Data:
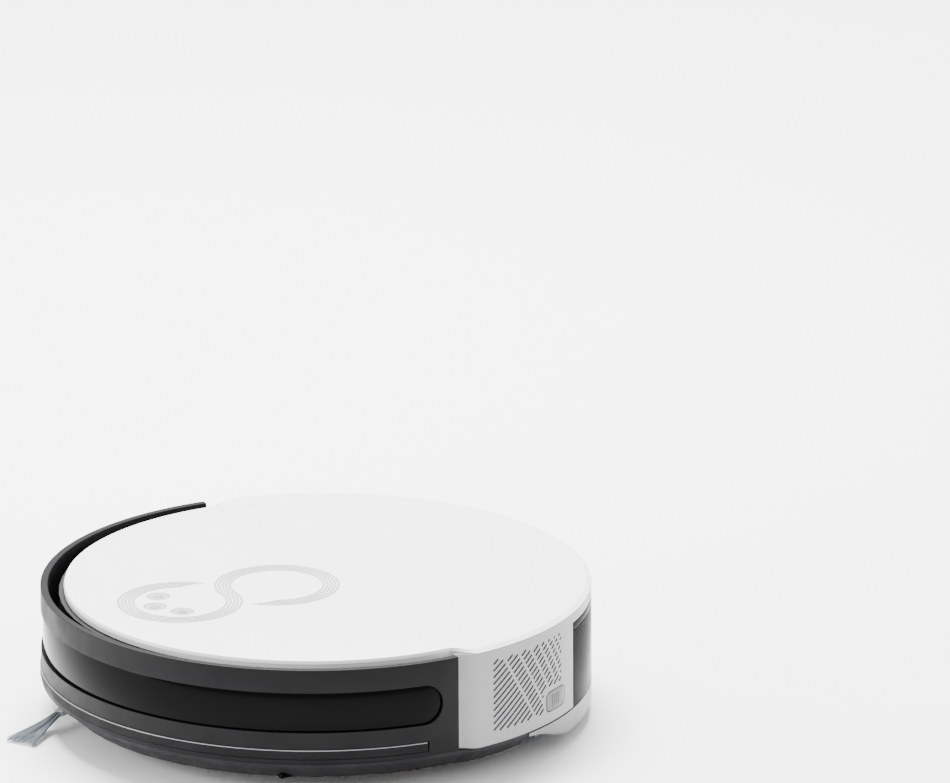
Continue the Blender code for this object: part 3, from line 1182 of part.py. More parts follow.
def main():
    clear_scene()
    make_top_cover()
    make_buttons()
    make_bumper()
    make_bumper_springs()
    make_side_shell()
    make_latches()
    make_contacts()
    make_inner_frame()
    make_base_pan()
    make_pan_fittings()
    make_dust_bin()
    make_mop()
    make_wheel("left", 1)
    make_wheel("right", -1)
    make_caster()
    make_main_brush()
    make_side_brush()
    make_electronics()
    make_fan()


main()
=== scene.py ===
# %% [markdown]
# # A robot vacuum cleaner
#
# The object is a flat round floor robot: a white cover over a black frame, a sprung bumper
# round the front half, a silver shell and a smoky dust bin round the rear. The moving frame is
# loaded first, and each cell after it makes one visible piece at the size the frame gives.

# %% Load the frame
import bmesh
import bpy
import json
import math
import random
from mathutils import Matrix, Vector

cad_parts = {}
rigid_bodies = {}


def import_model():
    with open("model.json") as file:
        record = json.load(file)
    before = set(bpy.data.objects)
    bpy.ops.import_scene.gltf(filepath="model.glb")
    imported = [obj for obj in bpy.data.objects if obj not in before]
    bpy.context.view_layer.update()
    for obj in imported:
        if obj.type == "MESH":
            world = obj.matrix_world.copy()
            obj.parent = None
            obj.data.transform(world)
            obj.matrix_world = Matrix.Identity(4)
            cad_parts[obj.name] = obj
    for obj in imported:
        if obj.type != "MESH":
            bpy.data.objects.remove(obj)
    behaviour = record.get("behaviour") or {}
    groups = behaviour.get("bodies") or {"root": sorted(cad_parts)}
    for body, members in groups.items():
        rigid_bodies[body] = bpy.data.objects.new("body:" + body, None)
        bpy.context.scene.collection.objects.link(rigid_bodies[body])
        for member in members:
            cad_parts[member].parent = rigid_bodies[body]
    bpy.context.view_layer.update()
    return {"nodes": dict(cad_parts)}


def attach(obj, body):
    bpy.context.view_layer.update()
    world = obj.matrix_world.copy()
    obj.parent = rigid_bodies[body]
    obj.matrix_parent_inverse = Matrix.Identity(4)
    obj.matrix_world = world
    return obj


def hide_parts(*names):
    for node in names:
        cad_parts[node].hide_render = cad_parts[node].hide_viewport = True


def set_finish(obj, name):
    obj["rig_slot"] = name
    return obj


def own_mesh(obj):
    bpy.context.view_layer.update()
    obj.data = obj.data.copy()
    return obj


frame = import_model()

# %% [markdown]
# ## Working in millimetres
#
# The real parts are drawn in millimetres, and Blender works in metres here, so every size
# is multiplied by `MM`. The small helpers below keep one piece selected, pick faces by their
# place, cut one solid from another, and settle a finished piece at the origin.

# %% Selecting and settling
MM = 0.001


def only(piece):
    """Leave one piece selected and active."""
    bpy.ops.object.select_all(action="DESELECT")
    piece.select_set(True)
    bpy.context.view_layer.objects.active = piece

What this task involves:
Extract exactly the leading lines of the data, stopping at and including the line with "for body, members".

The answer:
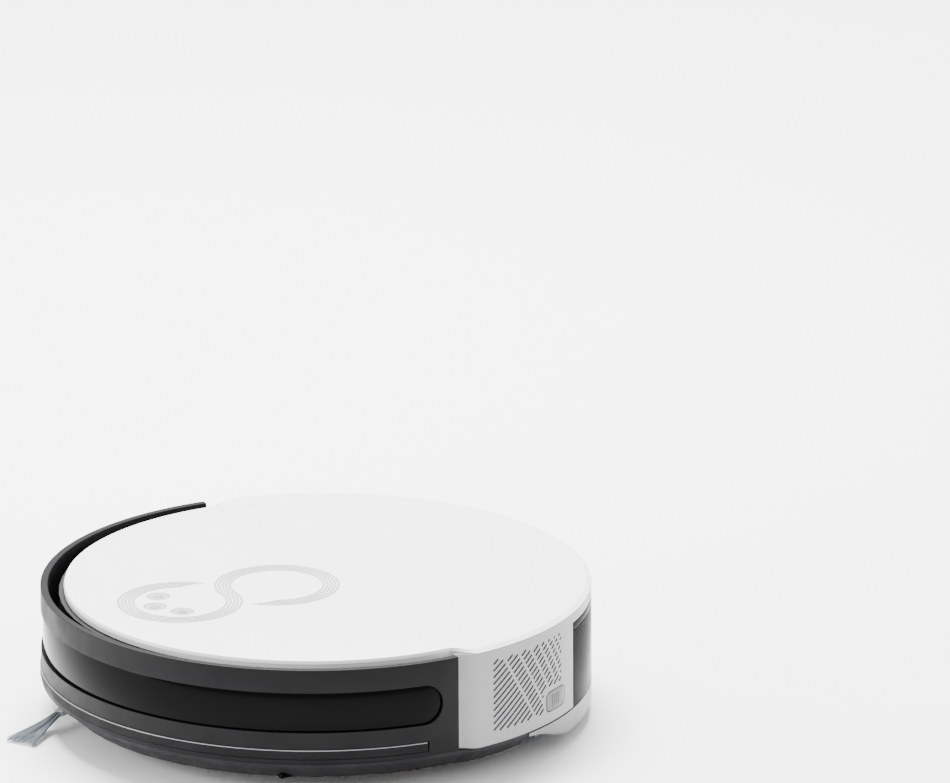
Continue the Blender code for this object: part 3, from line 1182 of part.py. More parts follow.
def main():
    clear_scene()
    make_top_cover()
    make_buttons()
    make_bumper()
    make_bumper_springs()
    make_side_shell()
    make_latches()
    make_contacts()
    make_inner_frame()
    make_base_pan()
    make_pan_fittings()
    make_dust_bin()
    make_mop()
    make_wheel("left", 1)
    make_wheel("right", -1)
    make_caster()
    make_main_brush()
    make_side_brush()
    make_electronics()
    make_fan()


main()
=== scene.py ===
# %% [markdown]
# # A robot vacuum cleaner
#
# The object is a flat round floor robot: a white cover over a black frame, a sprung bumper
# round the front half, a silver shell and a smoky dust bin round the rear. The moving frame is
# loaded first, and each cell after it makes one visible piece at the size the frame gives.

# %% Load the frame
import bmesh
import bpy
import json
import math
import random
from mathutils import Matrix, Vector

cad_parts = {}
rigid_bodies = {}


def import_model():
    with open("model.json") as file:
        record = json.load(file)
    before = set(bpy.data.objects)
    bpy.ops.import_scene.gltf(filepath="model.glb")
    imported = [obj for obj in bpy.data.objects if obj not in before]
    bpy.context.view_layer.update()
    for obj in imported:
        if obj.type == "MESH":
            world = obj.matrix_world.copy()
            obj.parent = None
            obj.data.transform(world)
            obj.matrix_world = Matrix.Identity(4)
            cad_parts[obj.name] = obj
    for obj in imported:
        if obj.type != "MESH":
            bpy.data.objects.remove(obj)
    behaviour = record.get("behaviour") or {}
    groups = behaviour.get("bodies") or {"root": sorted(cad_parts)}
    for body, members in groups.items():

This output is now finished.